In return for this market access for EVs, China has agreed to reduce its tariffs on Canadian canola oil from a combined rate of 84% to 15% by March. Additionally, China will remove tariffs on canola meal, lobsters, crab, and peas by the same month, with exemptions extending at least until the end of the year. While tariffs on pork are expected to be lifted, they remain in place for now. The Canadian government anticipates these measures could generate nearly $3 billion in new export orders.
It is crucial to note that the EV tariff reduction does not represent a completely new policy but rather a return to previous import conditions. Canada, in concert with the United States and the European Union, had imposed a 100% tariff on Chinese electric and hybrid vehicles in August 2024, citing concerns over subsidized production, labor, and environmental standards, as well as data privacy risks. Prior to this, these vehicles faced a standard Most Favored Nation tariff of 6.1%.
Context: The Canada-China Trade Dispute
The recent trade deal seeks to mend a relationship strained by tit-for-tat retaliatory measures. Following Canada’s EV tariffs, China responded in March 2025 with its own tariffs, including a 100% levy on Canadian rapeseed oil, oil cakes, and peas, and a 25% tariff on pork and seafood. In August 2025, China further imposed a 75.8% tariff on Canadian canola seed. These agricultural products, particularly canola—Canada’s largest agricultural export and second-largest export to China behind crude oil—represent significant revenue streams for Canadian provinces.
Before the tariffs, Canada imported approximately 44,000 EVs from China in 2023. The subsequent tariffs caused these imports to plummet. Similarly, canola seed exports to China dropped dramatically, from 67.7% of total Canadian exports in 2024 to effectively 0% by September 2025 due to the retaliatory measures.
Broader Economic and Geopolitical Implications
The agreement signifies Canada’s strategic objective to diversify its trade relationships, a priority for Prime Minister Mark Carney. With over three-quarters of Canada’s exports historically directed to the United States, the country is seeking to reduce its heavy reliance on its southern neighbor. Carney aims to double non-US exports, currently at 23%, over the next decade, bringing them on par with US exports. China, as the world’s second-largest importer after the US, presents a critical market for this diversification strategy, especially for commodities like crude oil, where Canada is heavily dependent on US demand.
Beyond the specific tariff adjustments, the deal includes broader commitments to enhance bilateral trade, strengthen investment, and deepen cooperation. The Prime Minister’s office anticipates considerable new Chinese joint venture investment in Canada within three years and aims to bolster Canadian exports to China by 50% by 2030, reaching approximately $30 billion annually. The agreement also revives the dormant Canada-China joint economic and trade commission and facilitates visa-free travel for Canadians to China, a move seen as beneficial given the significant Chinese immigrant population in Canada.

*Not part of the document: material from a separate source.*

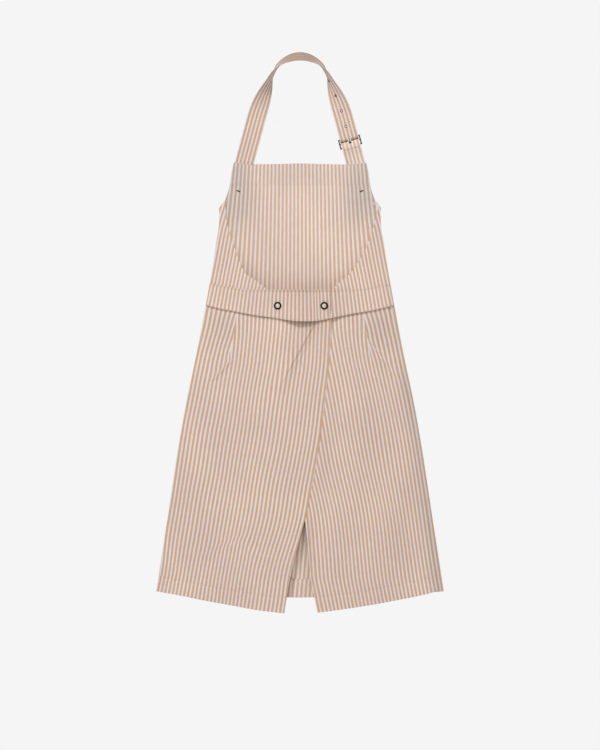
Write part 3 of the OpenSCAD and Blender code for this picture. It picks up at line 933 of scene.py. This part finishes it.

Furthermore, the deal could attract much-needed foreign investment to address Canada’s productivity challenges and revitalize its position as a hub for infrastructure investment, particularly in the EV and battery sectors. This could lead to the establishment of Chinese EV manufacturing facilities in Canada, bolstering the sector.
Market Impact and Investor Considerations
While the face value of the deal primarily involves reversing recent tariffs, its long-term implications are rooted in Canada’s pursuit of economic diversification and its navigation of a complex geopolitical landscape. The agreement positions Canada to potentially benefit from China’s immense import demand, particularly in sectors like crude oil and agriculture.
However, the move is not without controversy. Concerns have been raised by some Canadian officials and industry leaders regarding potential risks associated with deepening ties with an authoritarian government, including national security threats, cyber espionage, and intellectual property theft. Premier Doug Ford of Ontario, a major auto manufacturing hub, has voiced apprehension about subsidized Chinese vehicles potentially impacting Canadian industries.
Moreover, the deal could complicate Canada’s relationship with the United States. The USMCA agreement, crucial for Canada’s export access to the US market, is up for review in 2026. Given the volatile US trade policy under President Trump, particularly his past tariff actions and rhetoric towards Canada, there is apprehension that this new trade accord with China could be used by the US to exert pressure on Canada, potentially leading to modifications or even a threat to the USMCA itself.
Despite these concerns, Canada maintains that it is open to expanding trade with various nations. The country’s trade relationship with China, while growing, still represents a smaller portion of its exports (4%) compared to the US. The current deal essentially restores trade levels to what they were a few years ago, with some tariffs, such as those on Chinese steel and aluminum, remaining in place.
Investors should monitor how this strategic pivot impacts Canada’s economic resilience, its trade balance with major partners, and its ability to attract foreign investment. The success of this diversification strategy will depend on managing geopolitical risks while capitalizing on new market opportunities. The ongoing protectionist trends globally suggest that such strategic trade realignments may become more common as nations seek to balance economic interests with security concerns.